Per-country freight multipliers reflect actual shipping distances and route costs from major loading terminals to each of the 15 APAC destination countries tracked by the platform. Crude price differentials between Brent, WTI, and Dubai benchmarks are applied using Platts and Argus published differential standards.

The OPEC Basket price is computed as a production-weighted average across ten OPEC member crudes, using official OPEC member production weights. The arbitrage signal compares the landed cost of Middle Eastern crude versus US crude at each APAC destination — immediately identifying which supply origin offers the most economical barrel for each country.

The LNG User Price calculator builds the complete delivered cost of LNG from the US Gulf Coast to any of thirteen Asia-Pacific destination countries. The calculation chains together every cost component in the LNG supply journey: the base Henry Hub gas price at the wellhead, liquefaction costs at the export terminal, ocean freight from the US Gulf to the destination port, regasification costs at the receiving terminal, and a country-specific regional freight adder that reflects local distribution economics.

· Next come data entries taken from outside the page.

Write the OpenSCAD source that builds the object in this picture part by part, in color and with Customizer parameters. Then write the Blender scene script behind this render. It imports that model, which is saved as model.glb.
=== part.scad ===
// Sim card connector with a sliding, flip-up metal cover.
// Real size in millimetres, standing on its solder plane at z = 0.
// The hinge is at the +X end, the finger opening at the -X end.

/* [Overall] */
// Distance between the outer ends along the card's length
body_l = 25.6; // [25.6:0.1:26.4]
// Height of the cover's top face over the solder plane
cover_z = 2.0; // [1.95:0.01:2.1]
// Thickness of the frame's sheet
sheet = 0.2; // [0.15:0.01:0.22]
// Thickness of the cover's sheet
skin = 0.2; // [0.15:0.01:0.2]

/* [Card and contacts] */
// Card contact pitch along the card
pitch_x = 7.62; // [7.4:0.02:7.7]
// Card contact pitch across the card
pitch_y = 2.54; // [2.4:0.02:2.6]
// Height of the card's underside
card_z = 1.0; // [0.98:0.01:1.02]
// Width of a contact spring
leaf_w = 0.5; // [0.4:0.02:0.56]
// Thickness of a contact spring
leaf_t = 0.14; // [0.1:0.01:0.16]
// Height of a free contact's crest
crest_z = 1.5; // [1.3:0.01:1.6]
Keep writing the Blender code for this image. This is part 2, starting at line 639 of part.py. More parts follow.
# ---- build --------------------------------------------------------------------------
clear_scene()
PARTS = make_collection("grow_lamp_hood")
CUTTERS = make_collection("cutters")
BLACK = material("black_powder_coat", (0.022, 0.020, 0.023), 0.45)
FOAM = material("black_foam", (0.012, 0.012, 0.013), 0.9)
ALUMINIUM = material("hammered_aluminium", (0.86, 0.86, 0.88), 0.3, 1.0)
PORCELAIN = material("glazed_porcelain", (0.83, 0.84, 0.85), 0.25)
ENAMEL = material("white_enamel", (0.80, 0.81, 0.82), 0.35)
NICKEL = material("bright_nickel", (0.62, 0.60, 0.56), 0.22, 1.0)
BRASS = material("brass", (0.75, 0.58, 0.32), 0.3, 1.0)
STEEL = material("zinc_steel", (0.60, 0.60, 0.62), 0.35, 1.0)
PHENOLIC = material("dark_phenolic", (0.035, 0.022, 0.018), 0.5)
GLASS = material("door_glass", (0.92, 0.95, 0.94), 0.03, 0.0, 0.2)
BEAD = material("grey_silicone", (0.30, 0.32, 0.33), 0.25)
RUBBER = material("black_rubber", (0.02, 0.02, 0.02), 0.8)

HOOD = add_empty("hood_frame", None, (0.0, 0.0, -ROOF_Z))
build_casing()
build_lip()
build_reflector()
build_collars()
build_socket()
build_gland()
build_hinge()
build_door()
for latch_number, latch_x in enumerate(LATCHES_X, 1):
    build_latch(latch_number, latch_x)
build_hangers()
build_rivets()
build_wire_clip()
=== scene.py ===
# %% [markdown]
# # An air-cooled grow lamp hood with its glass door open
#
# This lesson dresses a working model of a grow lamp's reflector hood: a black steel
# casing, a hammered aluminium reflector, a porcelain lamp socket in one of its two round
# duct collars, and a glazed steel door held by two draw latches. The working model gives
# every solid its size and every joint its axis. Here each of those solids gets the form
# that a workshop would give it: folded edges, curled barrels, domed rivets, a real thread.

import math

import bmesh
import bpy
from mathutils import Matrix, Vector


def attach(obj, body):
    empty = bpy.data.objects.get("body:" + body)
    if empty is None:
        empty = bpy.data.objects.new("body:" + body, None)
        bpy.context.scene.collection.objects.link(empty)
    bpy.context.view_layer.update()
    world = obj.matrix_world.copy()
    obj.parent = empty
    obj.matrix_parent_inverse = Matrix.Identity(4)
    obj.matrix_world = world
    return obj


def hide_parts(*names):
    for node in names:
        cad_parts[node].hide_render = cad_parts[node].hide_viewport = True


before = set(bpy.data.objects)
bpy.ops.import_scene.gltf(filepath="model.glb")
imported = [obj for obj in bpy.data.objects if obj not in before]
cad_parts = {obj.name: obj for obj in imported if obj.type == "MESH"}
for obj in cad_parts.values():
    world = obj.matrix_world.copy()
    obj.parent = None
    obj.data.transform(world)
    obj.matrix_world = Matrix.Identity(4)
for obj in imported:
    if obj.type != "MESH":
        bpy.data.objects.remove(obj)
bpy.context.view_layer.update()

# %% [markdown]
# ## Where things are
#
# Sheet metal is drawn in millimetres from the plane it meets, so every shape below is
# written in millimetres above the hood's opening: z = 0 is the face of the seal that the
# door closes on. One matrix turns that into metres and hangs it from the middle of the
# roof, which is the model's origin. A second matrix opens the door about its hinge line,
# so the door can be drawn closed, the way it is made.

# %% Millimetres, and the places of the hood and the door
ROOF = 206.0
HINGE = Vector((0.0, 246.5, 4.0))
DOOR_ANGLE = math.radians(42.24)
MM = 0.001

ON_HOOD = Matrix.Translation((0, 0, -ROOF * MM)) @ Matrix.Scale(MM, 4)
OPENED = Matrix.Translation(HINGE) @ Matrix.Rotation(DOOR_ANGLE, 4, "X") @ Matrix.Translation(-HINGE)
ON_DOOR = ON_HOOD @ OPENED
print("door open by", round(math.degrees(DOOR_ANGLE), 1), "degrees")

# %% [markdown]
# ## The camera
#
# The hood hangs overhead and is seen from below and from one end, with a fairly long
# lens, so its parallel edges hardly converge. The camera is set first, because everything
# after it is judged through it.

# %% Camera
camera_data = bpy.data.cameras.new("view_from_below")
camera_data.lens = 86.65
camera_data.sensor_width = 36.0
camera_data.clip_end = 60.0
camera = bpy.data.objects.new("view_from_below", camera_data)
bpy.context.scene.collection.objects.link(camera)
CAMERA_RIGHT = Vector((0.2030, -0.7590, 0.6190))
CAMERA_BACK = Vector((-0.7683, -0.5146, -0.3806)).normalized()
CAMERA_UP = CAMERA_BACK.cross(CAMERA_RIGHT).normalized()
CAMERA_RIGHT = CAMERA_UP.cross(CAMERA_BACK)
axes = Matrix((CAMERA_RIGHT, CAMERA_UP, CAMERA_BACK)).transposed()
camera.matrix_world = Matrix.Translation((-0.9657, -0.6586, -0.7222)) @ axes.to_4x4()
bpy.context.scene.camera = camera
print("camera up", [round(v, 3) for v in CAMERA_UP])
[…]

This full chain cost methodology — aligned with Wood Mackenzie LNG netback standards — produces the true all-in delivered price of US LNG at each APAC destination. The platform then compares this delivered cost against prevailing European TTF benchmark prices to generate an arbitrage signal that immediately tells a trader or procurement officer whether shipping US LNG to a given destination is currently profitable, marginal, or uneconomical.